Andy Murray said Monday he was unlikely to play for defending champions Britain away to Serbia in this week's Davis Cup quarter-finals after winning his second Wimbledon title.
Murray, who beat Milos Raonic in straight sets in Sunday's Wimbledon final, said he would travel to Belgrade in any case to support the team, and would discuss his participation with captain Leon Smith later Monday.
"I spoke to Leon last night at the ball briefly," the world number two told a victory press conference at the All England Club.
"I'll chat to him this afternoon to make a final decision.
"I'd say it's looking unlikely but even if I don't play, I'm still probably going to go anyway just to be there with the team."
Serbian world number one Novak Djokovic, who suffered a shock defeat to Sam Querrey in the Wimbledon third round, will not be taking part in the contest, saying he was not feeling "100 percent".

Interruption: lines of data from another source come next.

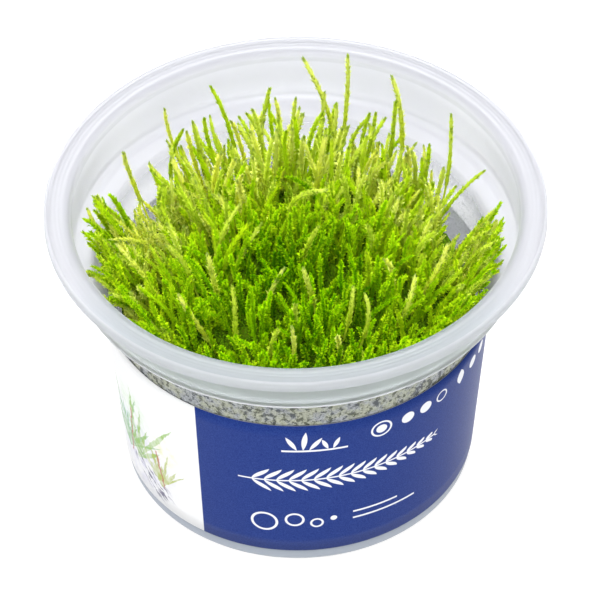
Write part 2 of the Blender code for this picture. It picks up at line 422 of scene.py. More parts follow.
def closed_grid(name, body, first_pole, last_pole):
    """Rings of points as one closed mesh: quads between the rings, a fan of triangles at each pole."""
    rows, columns = body.shape[:2]
    points = np.concatenate([body.reshape(-1, 3), [first_pole, last_pole]])
    here = np.arange(columns)
    after = (here + 1) % columns
    end_row = (rows - 1) * columns
    first, last = np.full(columns, rows * columns), np.full(columns, rows * columns + 1)
    first_fan = np.stack([first, after, here], axis=1)
    last_fan = np.stack([last, end_row + here, end_row + after], axis=1)
    fans = np.concatenate([first_fan, last_fan])
    return make_mesh(name, points, [grid_faces(rows, columns, wrap=True), fans])


def round_axis(r, angle, z):
    """Points at radius r, an angle and a height: (r cos angle, r sin angle, z)."""
    return np.stack([r * np.cos(angle), r * np.sin(angle), z + 0.0 * angle], axis=-1)


def turned_mesh(name, parts, segments):
    """The parts of a profile, (r, z) from axis to axis, joined and turned about Z."""
    profile = np.concatenate([np.asarray(part, dtype=float) for part in parts])[::-1]
    angle = np.linspace(0.0, math.tau, segments, endpoint=False)
    body = round_axis(profile[1:-1, :1], angle, profile[1:-1, 1:])
    return closed_grid(name, body, [0.0, 0.0, profile[0, 1]], [0.0, 0.0, profile[-1, 1]])


print("a quarter circle in 6 steps has", len(arc(0.0, 0.0, 1.0, 0.0, 90.0, 6)), "points")

# %% Cup profile
def wall_outer(z):
    """Outer radius of the tapered wall: foot radius + taper * height over the corner."""
    return FOOT_RADIUS + WALL_TAPER * (z - FOOT_CORNER)


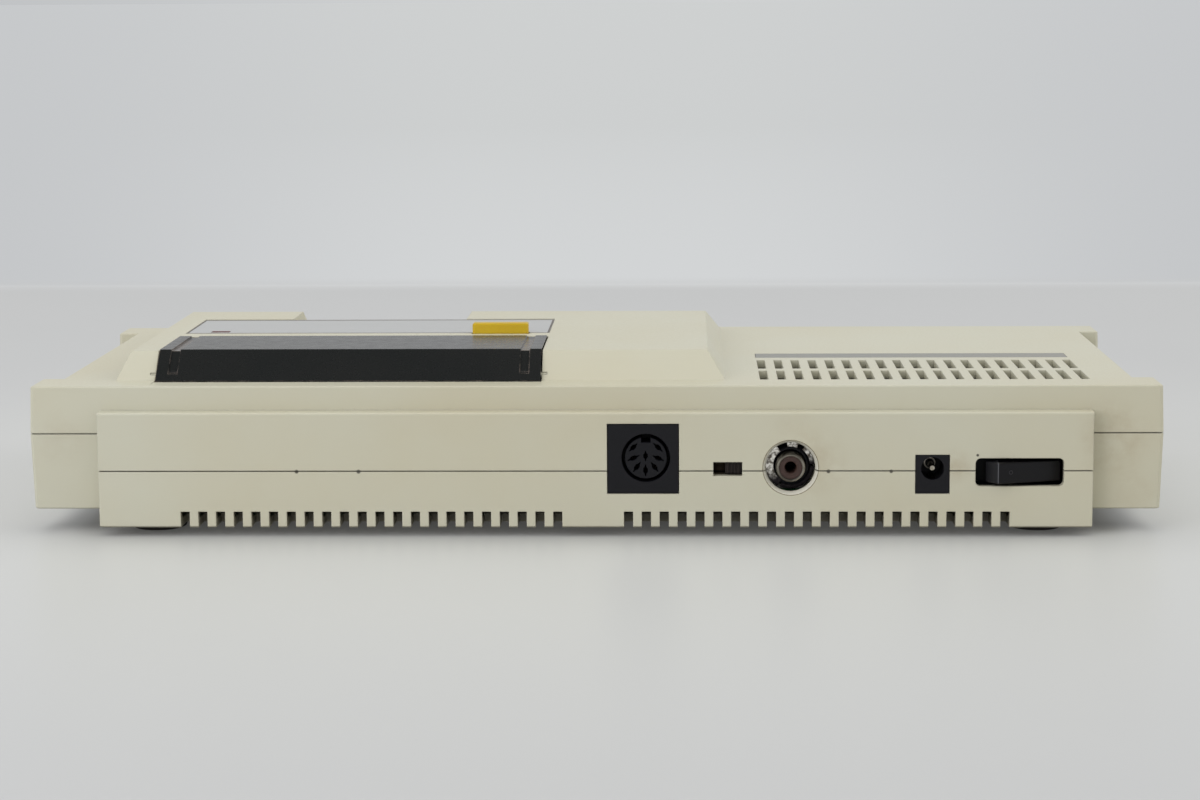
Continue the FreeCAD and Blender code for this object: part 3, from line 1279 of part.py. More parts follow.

The last-eight tie will be staged on clay at the Tasmajdan Stadium. The three-day contest starts Friday.
Murray led Britain to their first Davis Cup success in 79 years with victory over Belgium in November and the trophy was on display at the Wimbledon Museum during the tournament.
If Murray was to play against Serbia, it would mean him switching from the grass of Wimbledon to clay in Belgrade, before shifting again to hard courts for the Canadian Open and the Rio de Janeiro 2016 Games.
Olympic title defence
Murray said he was looking forward to defending the Olympic title he won at the London 2012 Games, when the Rio tournament gets under way on August 6.

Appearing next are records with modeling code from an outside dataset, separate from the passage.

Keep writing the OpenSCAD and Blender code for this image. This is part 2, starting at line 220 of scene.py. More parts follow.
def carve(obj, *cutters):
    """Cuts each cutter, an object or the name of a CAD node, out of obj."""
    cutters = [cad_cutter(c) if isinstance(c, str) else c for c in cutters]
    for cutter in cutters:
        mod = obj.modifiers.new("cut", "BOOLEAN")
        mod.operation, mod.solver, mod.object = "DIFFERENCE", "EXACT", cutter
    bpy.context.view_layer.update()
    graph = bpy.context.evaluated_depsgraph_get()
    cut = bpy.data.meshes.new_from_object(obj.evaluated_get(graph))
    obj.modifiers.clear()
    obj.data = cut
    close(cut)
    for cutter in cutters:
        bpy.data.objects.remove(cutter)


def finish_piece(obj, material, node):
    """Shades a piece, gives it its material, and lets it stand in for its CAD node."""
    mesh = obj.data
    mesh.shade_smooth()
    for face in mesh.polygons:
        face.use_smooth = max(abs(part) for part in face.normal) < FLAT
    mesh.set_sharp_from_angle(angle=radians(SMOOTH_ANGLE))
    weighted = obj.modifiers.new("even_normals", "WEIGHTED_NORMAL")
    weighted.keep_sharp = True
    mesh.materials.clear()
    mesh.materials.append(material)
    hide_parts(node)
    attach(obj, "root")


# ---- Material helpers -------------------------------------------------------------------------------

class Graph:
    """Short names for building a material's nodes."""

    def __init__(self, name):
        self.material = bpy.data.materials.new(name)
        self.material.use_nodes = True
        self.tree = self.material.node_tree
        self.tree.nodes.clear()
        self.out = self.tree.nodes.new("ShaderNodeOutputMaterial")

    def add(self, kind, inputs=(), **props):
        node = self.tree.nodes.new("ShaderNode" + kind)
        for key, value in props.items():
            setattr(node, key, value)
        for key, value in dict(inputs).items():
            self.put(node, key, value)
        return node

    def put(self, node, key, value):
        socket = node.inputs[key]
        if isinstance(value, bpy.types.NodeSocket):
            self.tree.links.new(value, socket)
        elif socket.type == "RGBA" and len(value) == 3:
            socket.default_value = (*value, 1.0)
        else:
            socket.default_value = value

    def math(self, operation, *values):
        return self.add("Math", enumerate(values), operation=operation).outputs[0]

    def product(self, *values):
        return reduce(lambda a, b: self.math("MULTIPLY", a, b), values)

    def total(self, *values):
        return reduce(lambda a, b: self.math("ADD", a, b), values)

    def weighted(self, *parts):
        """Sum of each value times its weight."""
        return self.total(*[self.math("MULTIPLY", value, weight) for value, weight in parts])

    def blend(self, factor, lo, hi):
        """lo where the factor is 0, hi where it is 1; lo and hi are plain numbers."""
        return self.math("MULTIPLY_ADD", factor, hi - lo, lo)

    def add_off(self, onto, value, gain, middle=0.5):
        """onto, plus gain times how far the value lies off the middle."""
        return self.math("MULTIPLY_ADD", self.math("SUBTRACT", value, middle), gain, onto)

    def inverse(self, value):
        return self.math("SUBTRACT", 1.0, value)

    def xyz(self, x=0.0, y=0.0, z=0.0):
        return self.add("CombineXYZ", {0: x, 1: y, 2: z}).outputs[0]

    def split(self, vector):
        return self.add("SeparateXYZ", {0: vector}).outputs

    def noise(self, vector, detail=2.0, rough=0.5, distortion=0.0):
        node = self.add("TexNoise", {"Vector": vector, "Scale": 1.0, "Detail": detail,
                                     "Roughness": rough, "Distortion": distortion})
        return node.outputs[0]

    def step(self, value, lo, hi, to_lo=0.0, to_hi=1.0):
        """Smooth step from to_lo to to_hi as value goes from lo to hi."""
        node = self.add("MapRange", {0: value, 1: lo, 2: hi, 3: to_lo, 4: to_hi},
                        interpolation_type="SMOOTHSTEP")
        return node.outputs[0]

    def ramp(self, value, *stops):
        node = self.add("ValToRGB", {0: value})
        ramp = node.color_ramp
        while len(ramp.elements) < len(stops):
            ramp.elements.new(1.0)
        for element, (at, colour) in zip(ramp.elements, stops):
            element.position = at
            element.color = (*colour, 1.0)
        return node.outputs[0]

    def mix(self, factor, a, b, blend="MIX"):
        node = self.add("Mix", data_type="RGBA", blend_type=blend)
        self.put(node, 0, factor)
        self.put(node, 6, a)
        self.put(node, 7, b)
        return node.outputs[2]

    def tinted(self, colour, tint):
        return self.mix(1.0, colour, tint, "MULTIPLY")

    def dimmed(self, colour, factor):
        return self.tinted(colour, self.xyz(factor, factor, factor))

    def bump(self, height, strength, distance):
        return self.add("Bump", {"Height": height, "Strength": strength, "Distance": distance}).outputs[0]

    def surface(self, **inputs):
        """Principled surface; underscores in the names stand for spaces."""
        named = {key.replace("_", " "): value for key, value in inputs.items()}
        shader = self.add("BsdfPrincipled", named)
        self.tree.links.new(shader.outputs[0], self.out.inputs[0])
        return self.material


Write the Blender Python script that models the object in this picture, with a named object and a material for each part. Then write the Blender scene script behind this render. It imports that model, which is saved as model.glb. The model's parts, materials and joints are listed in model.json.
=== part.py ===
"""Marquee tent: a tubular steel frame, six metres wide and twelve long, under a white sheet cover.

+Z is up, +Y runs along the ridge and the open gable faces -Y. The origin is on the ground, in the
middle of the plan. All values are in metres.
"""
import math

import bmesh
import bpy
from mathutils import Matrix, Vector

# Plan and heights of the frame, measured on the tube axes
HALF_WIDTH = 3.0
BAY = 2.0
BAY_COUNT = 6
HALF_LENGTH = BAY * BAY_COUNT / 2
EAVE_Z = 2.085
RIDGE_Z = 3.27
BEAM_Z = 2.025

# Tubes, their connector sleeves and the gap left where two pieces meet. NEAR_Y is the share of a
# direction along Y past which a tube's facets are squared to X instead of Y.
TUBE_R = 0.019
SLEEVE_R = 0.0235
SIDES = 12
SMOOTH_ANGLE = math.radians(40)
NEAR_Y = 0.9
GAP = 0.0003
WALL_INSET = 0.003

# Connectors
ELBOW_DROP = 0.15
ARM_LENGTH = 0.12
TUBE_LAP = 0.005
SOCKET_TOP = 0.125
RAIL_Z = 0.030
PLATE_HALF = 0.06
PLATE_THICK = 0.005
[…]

"The Olympics is important to me," the Scot told BBC television.
"I loved the experience and winning a gold medal, you realise how special it is.
"I want to try and perform well at the Olympics and then the US Open comes just a few weeks after that as well.
"I need to get a few decent weeks of practice on the hard courts."
The 2012 US Open is the only other Grand Slam title Murray has won, besides his 2013 and 2016 Wimbledon crowns.
In Sunday's Wimbledon final, Murray brushed aside Canada's Raonic with an imperious 6-4, 7-6 (7/3), 7-6 (7/2) victory.
Murray said he would like to overtake Djokovic as the world number one, but admitted it would be a tough task.
"It's possible. I'd rather set the bar as high as possible and not quite achieve it than say I'd be happy finishing at five in the world," the 29-year-old said.
"I'd love to get to number one but a lot of people are forgetting what Novak's done.
"The last 18 months, he's been unbelievable and hardly lost any matches at all. If I want to get there, I need to try to win more matches against him."
British Prime Minister David Cameron was in the Royal Box on Centre Court with his mother for Sunday's final and afterwards on court Murray said he did not fancy the premier's job.
"Did I mean to embarrass Cameron? No I certainly didn't," Murray told fans in a live question and answer session on Facebook.
"I appreciate he came to support yesterday and came to watch and like I said afterwards -- it's one of the hardest jobs in the world with lots and lots of responsibility.
"I don't envy anyone who is in a position like that -- it's extremely difficult."